**ROWS:**
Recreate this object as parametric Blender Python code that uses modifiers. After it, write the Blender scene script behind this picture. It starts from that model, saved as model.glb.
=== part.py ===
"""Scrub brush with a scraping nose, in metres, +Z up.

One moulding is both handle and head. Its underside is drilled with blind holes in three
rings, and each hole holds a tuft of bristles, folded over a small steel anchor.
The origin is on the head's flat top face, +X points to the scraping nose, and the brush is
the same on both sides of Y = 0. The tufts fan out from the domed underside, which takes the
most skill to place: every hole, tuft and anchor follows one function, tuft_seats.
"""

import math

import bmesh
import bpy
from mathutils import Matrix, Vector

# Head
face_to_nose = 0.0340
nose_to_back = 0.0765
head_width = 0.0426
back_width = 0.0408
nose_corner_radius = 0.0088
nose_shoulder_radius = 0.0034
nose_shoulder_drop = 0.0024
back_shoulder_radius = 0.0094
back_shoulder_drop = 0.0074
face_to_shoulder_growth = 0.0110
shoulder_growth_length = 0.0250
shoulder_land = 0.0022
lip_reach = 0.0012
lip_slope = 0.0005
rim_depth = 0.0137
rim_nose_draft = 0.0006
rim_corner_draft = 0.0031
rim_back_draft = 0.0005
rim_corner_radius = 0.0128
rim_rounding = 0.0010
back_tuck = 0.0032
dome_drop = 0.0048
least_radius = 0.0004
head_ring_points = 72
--
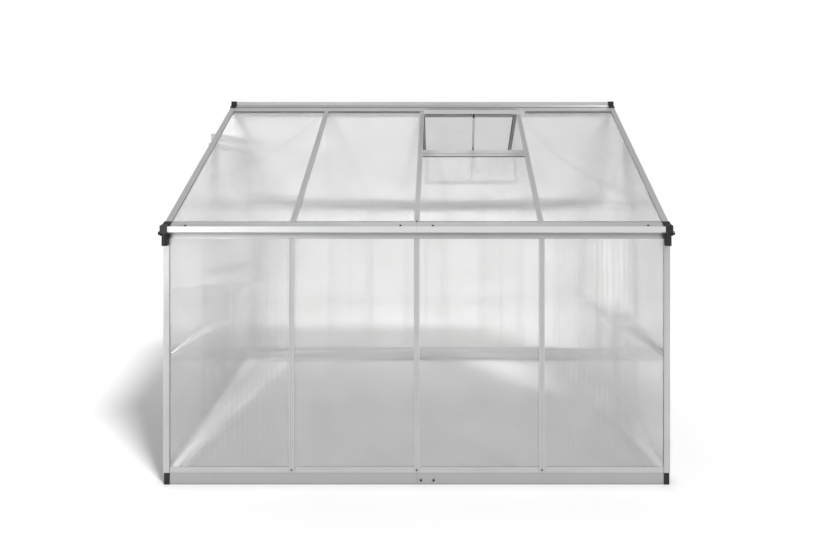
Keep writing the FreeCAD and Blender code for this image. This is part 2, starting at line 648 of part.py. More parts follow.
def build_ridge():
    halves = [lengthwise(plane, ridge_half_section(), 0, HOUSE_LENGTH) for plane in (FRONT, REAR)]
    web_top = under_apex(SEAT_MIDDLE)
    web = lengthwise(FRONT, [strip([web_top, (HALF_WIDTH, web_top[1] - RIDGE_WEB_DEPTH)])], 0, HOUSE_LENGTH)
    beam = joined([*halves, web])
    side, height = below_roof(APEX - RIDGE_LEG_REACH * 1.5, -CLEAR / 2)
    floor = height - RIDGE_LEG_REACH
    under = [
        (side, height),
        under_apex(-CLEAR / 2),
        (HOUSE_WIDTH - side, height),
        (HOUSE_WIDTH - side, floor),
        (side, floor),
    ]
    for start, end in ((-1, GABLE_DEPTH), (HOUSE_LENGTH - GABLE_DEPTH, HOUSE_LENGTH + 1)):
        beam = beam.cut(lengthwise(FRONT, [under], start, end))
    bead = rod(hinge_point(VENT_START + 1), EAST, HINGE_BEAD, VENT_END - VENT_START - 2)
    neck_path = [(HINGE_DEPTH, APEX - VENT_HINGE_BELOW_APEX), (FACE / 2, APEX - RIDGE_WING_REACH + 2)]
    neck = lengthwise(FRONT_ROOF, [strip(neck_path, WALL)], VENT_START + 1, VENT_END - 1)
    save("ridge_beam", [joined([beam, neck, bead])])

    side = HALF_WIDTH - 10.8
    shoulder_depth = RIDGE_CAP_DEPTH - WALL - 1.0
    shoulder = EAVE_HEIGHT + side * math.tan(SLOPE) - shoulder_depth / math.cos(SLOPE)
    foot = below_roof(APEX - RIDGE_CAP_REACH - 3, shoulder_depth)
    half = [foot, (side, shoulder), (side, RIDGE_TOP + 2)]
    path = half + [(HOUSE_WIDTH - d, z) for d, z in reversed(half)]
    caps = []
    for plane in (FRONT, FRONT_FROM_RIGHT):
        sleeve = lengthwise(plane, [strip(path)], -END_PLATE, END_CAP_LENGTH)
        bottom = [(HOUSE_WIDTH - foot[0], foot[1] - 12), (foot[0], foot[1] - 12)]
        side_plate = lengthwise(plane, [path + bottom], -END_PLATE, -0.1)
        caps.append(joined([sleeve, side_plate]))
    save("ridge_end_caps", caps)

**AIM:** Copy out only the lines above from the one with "Recreate this object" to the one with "metres, +Z up.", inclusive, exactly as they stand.

**SOLUTION BELOW:**
Recreate this object as parametric Blender Python code that uses modifiers. After it, write the Blender scene script behind this picture. It starts from that model, saved as model.glb.
=== part.py ===
"""Scrub brush with a scraping nose, in metres, +Z up.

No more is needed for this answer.